By 1999, when Chechen warlord Shamil Basayev invaded Russian territory in Dagestan -- prompting a second war -- it became clear that Islamic radicals dominated Chechen rebel groups.
"Chechnya began to attract [Al-Qaida] emissaries, adventurers, and finances," says Alexander Iskandaryan, head of the Center for Caucasian Studies in Yerevan, Armenia. "After 1999, the radical tendency grew strong, and became more internationalized."
This second war burns on, and has two parts: guerrilla warfare and terrorist acts, says Iskandarian. "Over the last month, we've seen a considerable growth of the second component, terrorism."
Islamization grows
"Russian policy in the Caucasus in the last 10 years helped a lot to separate the Caucasus from Russia," he says. "Ideology is being generated against Russia -- Islamization is growing. There are more calls for sharia law, not only by radicals, but by average Muslims."
North Ossetia, historically the only pro-Russian, Christian portion of the North Caucasus -- which has long-held grudges against Muslim Ingush and Chechens -- may have been seen as an ideal target to spark havoc here.
"A very sophisticated group stands behind this -- I don't want to single out Al-Qaida; there may be unexpected sources," says Vitaly Shlykov, an independent military analyst in Moscow. "There are some [Chechen] contacts with Al-Qaida, but to operate in real time? I'm doubtful [Chechens] receive orders and act on them. The guidance is more ideological."

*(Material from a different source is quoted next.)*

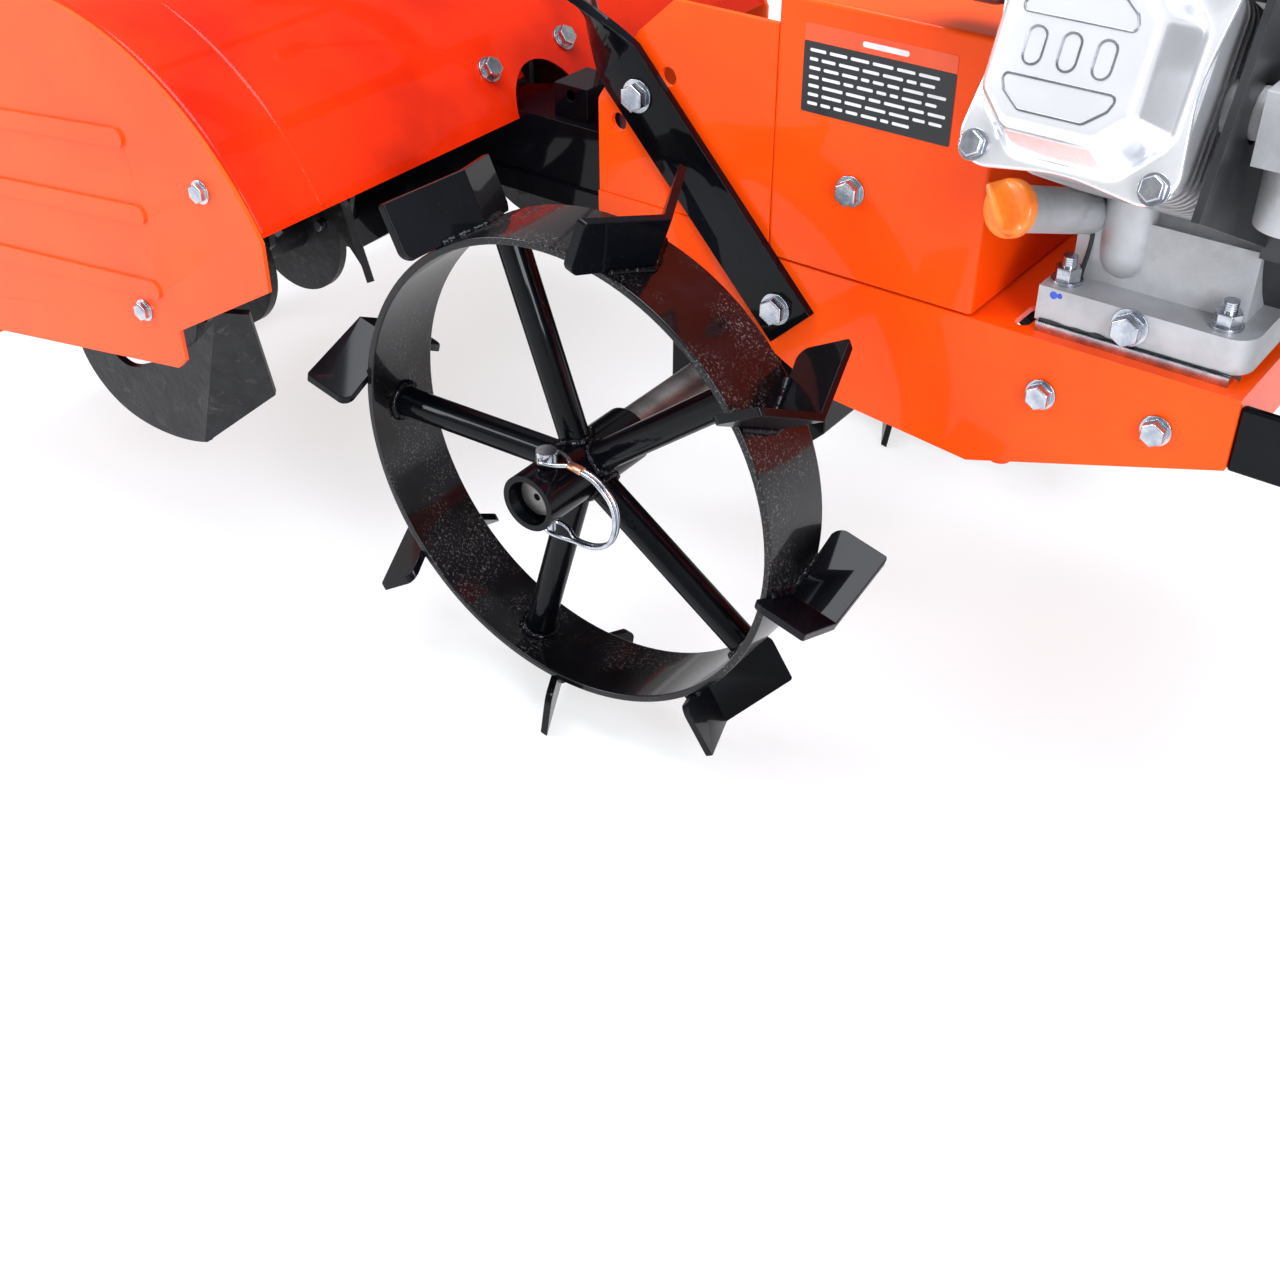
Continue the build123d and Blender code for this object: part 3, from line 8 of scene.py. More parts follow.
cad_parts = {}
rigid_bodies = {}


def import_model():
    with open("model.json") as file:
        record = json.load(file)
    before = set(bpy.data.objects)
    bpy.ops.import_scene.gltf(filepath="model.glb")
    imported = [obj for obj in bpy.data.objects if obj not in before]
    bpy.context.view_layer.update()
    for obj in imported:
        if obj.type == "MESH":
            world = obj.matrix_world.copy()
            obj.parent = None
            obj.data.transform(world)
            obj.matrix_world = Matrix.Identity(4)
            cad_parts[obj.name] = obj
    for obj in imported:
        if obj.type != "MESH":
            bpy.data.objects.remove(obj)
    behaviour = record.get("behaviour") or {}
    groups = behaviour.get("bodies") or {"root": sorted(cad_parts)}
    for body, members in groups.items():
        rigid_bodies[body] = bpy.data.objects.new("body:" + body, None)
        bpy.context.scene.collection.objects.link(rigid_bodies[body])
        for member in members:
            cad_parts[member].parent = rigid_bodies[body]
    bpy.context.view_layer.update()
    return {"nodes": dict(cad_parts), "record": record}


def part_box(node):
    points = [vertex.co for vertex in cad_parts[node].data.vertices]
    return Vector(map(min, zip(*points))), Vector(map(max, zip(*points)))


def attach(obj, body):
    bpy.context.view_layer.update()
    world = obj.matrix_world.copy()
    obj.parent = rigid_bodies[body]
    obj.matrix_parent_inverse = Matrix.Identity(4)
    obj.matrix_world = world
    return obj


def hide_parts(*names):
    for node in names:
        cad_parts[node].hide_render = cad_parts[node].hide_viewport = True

Many of residents of Beslan say they are convinced that their Ingush and Chechen neighbors are to blame, and that foreign operatives would have had a hard time infiltrating in any numbers. "Of course, there was someone behind them -- they were speaking on mobile phones; they had their bosses," says Tamik Granikov, a local builder, referring to people outside Beslan but not foreigners.
Russian officials say they have arrested three men on suspicion of involvement, possibly by tracing phone calls. When the crisis began, Granikov says, "we were worried about whether the renovation work was used as a cover. They never could have brought so many grenades and bullets [on the day of the attack]."
Learned from mistakes
Tedeyev, the police officer -- whose house is so close to the school that two bullets came through his windows -- says he saw the body of a black foreigner. He also says that this group learned from past terrorist mistakes. They carried gas masks and broke windows to prevent being gassed like the Chechen separatists who took over the Dubrovka Theater while the play "Nord-Ost" was being performed in October 2002. "It seems they studied all the cases, from the Nord-Ost to those in the U.S.," says Tedeyev. "So it becomes more difficult for the state to fight terror. TV shows everything the Speznatz [special forces] does. We seem to teach [terrorists] ourselves, and then we suffer for it."